» **Work required**
All of the data needs to be repeated exactly.

» **Provided data**
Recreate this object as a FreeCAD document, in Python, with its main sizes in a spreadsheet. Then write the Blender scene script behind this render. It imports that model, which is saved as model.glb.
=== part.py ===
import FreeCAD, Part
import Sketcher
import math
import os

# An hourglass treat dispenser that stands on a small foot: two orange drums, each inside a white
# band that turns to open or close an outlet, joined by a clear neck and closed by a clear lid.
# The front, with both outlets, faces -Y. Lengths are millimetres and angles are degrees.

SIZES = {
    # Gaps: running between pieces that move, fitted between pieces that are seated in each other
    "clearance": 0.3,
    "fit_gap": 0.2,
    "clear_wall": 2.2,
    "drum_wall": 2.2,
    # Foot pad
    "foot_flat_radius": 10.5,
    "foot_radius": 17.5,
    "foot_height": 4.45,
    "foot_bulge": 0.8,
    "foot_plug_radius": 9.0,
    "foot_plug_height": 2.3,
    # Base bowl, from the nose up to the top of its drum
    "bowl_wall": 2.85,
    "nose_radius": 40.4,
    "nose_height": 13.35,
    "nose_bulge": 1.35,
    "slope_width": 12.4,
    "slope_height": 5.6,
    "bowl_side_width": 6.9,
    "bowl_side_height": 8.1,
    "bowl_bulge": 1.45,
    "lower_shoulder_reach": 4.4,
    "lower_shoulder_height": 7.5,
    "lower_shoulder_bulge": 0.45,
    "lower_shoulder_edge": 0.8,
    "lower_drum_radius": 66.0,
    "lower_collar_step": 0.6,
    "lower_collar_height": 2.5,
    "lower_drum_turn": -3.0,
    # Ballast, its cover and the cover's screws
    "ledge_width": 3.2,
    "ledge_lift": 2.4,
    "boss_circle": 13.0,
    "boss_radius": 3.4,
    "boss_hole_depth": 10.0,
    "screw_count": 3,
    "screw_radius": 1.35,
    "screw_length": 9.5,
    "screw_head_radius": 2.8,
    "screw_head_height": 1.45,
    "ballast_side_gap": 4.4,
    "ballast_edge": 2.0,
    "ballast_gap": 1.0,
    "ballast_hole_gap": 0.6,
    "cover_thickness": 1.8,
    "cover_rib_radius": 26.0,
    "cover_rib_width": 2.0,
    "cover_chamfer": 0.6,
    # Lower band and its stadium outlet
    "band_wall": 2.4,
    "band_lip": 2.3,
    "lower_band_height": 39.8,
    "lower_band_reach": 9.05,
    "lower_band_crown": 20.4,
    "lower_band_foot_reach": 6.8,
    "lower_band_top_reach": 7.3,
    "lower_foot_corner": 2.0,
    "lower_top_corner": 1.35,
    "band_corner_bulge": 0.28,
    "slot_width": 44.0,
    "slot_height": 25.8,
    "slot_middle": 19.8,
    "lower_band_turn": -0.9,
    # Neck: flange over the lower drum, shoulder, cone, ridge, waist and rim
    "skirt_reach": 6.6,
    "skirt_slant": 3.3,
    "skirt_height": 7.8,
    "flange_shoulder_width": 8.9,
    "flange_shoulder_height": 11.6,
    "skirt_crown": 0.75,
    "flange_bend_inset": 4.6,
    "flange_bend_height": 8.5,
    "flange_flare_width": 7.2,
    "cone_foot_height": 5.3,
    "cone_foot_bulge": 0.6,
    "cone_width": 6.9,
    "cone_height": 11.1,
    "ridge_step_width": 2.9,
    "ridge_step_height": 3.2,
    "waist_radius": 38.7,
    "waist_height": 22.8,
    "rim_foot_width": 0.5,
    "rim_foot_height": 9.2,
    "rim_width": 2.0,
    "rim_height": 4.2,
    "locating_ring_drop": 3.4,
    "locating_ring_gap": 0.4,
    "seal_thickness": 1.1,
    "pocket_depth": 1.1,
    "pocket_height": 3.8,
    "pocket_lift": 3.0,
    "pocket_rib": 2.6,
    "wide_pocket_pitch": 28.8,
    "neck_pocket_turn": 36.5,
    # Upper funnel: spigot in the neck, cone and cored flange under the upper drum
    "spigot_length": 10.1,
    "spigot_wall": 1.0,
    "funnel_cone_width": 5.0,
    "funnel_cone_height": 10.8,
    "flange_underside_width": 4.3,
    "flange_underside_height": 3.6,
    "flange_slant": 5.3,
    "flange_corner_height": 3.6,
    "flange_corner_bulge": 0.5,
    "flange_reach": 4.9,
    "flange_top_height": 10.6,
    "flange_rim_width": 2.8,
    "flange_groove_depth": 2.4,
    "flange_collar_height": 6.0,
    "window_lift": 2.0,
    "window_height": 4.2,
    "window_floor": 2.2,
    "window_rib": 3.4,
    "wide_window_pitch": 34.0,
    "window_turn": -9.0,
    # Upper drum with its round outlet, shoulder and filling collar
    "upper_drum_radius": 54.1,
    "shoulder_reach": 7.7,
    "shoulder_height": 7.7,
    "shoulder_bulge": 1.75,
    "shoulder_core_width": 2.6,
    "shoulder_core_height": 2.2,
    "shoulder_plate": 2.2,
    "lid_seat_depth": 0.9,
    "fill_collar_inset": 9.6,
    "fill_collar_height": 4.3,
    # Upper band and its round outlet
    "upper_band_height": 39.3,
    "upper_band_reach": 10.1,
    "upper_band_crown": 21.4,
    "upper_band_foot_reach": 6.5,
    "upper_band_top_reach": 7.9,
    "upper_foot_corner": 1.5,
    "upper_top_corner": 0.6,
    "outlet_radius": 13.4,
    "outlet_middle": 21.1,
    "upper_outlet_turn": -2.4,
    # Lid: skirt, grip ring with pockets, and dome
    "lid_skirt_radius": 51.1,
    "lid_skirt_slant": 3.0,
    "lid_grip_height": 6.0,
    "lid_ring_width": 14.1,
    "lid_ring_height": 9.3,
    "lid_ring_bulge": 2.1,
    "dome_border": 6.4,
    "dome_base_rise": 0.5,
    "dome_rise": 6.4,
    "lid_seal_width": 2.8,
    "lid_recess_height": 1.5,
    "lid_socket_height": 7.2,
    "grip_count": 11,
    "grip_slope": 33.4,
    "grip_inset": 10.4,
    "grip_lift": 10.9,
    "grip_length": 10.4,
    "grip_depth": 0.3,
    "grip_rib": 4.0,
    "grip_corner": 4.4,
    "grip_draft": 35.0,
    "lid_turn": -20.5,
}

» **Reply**
Recreate this object as a FreeCAD document, in Python, with its main sizes in a spreadsheet. Then write the Blender scene script behind this render. It imports that model, which is saved as model.glb.
=== part.py ===
import FreeCAD, Part
import Sketcher
import math
import os

# An hourglass treat dispenser that stands on a small foot: two orange drums, each inside a white
# band that turns to open or close an outlet, joined by a clear neck and closed by a clear lid.
# The front, with both outlets, faces -Y. Lengths are millimetres and angles are degrees.

SIZES = {
    # Gaps: running between pieces that move, fitted between pieces that are seated in each other
    "clearance": 0.3,
    "fit_gap": 0.2,
    "clear_wall": 2.2,
    "drum_wall": 2.2,
    # Foot pad
    "foot_flat_radius": 10.5,
    "foot_radius": 17.5,
    "foot_height": 4.45,
    "foot_bulge": 0.8,
    "foot_plug_radius": 9.0,
    "foot_plug_height": 2.3,
    # Base bowl, from the nose up to the top of its drum
    "bowl_wall": 2.85,
    "nose_radius": 40.4,
    "nose_height": 13.35,
    "nose_bulge": 1.35,
    "slope_width": 12.4,
    "slope_height": 5.6,
    "bowl_side_width": 6.9,
    "bowl_side_height": 8.1,
    "bowl_bulge": 1.45,
    "lower_shoulder_reach": 4.4,
    "lower_shoulder_height": 7.5,
    "lower_shoulder_bulge": 0.45,
    "lower_shoulder_edge": 0.8,
    "lower_drum_radius": 66.0,
    "lower_collar_step": 0.6,
    "lower_collar_height": 2.5,
    "lower_drum_turn": -3.0,
    # Ballast, its cover and the cover's screws
    "ledge_width": 3.2,
    "ledge_lift": 2.4,
    "boss_circle": 13.0,
    "boss_radius": 3.4,
    "boss_hole_depth": 10.0,
    "screw_count": 3,
    "screw_radius": 1.35,
    "screw_length": 9.5,
    "screw_head_radius": 2.8,
    "screw_head_height": 1.45,
    "ballast_side_gap": 4.4,
    "ballast_edge": 2.0,
    "ballast_gap": 1.0,
    "ballast_hole_gap": 0.6,
    "cover_thickness": 1.8,
    "cover_rib_radius": 26.0,
    "cover_rib_width": 2.0,
    "cover_chamfer": 0.6,
    # Lower band and its stadium outlet
    "band_wall": 2.4,
    "band_lip": 2.3,
    "lower_band_height": 39.8,
    "lower_band_reach": 9.05,
    "lower_band_crown": 20.4,
    "lower_band_foot_reach": 6.8,
    "lower_band_top_reach": 7.3,
    "lower_foot_corner": 2.0,
    "lower_top_corner": 1.35,
    "band_corner_bulge": 0.28,
    "slot_width": 44.0,
    "slot_height": 25.8,
    "slot_middle": 19.8,
    "lower_band_turn": -0.9,
    # Neck: flange over the lower drum, shoulder, cone, ridge, waist and rim
    "skirt_reach": 6.6,
    "skirt_slant": 3.3,
    "skirt_height": 7.8,
    "flange_shoulder_width": 8.9,
    "flange_shoulder_height": 11.6,
    "skirt_crown": 0.75,
    "flange_bend_inset": 4.6,
    "flange_bend_height": 8.5,
    "flange_flare_width": 7.2,
    "cone_foot_height": 5.3,
    "cone_foot_bulge": 0.6,
    "cone_width": 6.9,
    "cone_height": 11.1,
    "ridge_step_width": 2.9,
    "ridge_step_height": 3.2,
    "waist_radius": 38.7,
    "waist_height": 22.8,
    "rim_foot_width": 0.5,
    "rim_foot_height": 9.2,
    "rim_width": 2.0,
    "rim_height": 4.2,
    "locating_ring_drop": 3.4,
    "locating_ring_gap": 0.4,
    "seal_thickness": 1.1,
    "pocket_depth": 1.1,
    "pocket_height": 3.8,
    "pocket_lift": 3.0,
    "pocket_rib": 2.6,
    "wide_pocket_pitch": 28.8,
    "neck_pocket_turn": 36.5,
    # Upper funnel: spigot in the neck, cone and cored flange under the upper drum
    "spigot_length": 10.1,
    "spigot_wall": 1.0,
    "funnel_cone_width": 5.0,
    "funnel_cone_height": 10.8,
    "flange_underside_width": 4.3,
    "flange_underside_height": 3.6,
    "flange_slant": 5.3,
    "flange_corner_height": 3.6,
    "flange_corner_bulge": 0.5,
    "flange_reach": 4.9,
    "flange_top_height": 10.6,
    "flange_rim_width": 2.8,
    "flange_groove_depth": 2.4,
    "flange_collar_height": 6.0,
    "window_lift": 2.0,
    "window_height": 4.2,
    "window_floor": 2.2,
    "window_rib": 3.4,
    "wide_window_pitch": 34.0,
    "window_turn": -9.0,
    # Upper drum with its round outlet, shoulder and filling collar
    "upper_drum_radius": 54.1,
    "shoulder_reach": 7.7,
    "shoulder_height": 7.7,
    "shoulder_bulge": 1.75,
    "shoulder_core_width": 2.6,
    "shoulder_core_height": 2.2,
    "shoulder_plate": 2.2,
    "lid_seat_depth": 0.9,
    "fill_collar_inset": 9.6,
    "fill_collar_height": 4.3,
    # Upper band and its round outlet
    "upper_band_height": 39.3,
    "upper_band_reach": 10.1,
    "upper_band_crown": 21.4,
    "upper_band_foot_reach": 6.5,
    "upper_band_top_reach": 7.9,
    "upper_foot_corner": 1.5,
    "upper_top_corner": 0.6,
    "outlet_radius": 13.4,
    "outlet_middle": 21.1,
    "upper_outlet_turn": -2.4,
    # Lid: skirt, grip ring with pockets, and dome
    "lid_skirt_radius": 51.1,
    "lid_skirt_slant": 3.0,
    "lid_grip_height": 6.0,
    "lid_ring_width": 14.1,
    "lid_ring_height": 9.3,
    "lid_ring_bulge": 2.1,
    "dome_border": 6.4,
    "dome_base_rise": 0.5,
    "dome_rise": 6.4,
    "lid_seal_width": 2.8,
    "lid_recess_height": 1.5,
    "lid_socket_height": 7.2,
    "grip_count": 11,
    "grip_slope": 33.4,
    "grip_inset": 10.4,
    "grip_lift": 10.9,
    "grip_length": 10.4,
    "grip_depth": 0.3,
    "grip_rib": 4.0,
    "grip_corner": 4.4,
    "grip_draft": 35.0,
    "lid_turn": -20.5,
}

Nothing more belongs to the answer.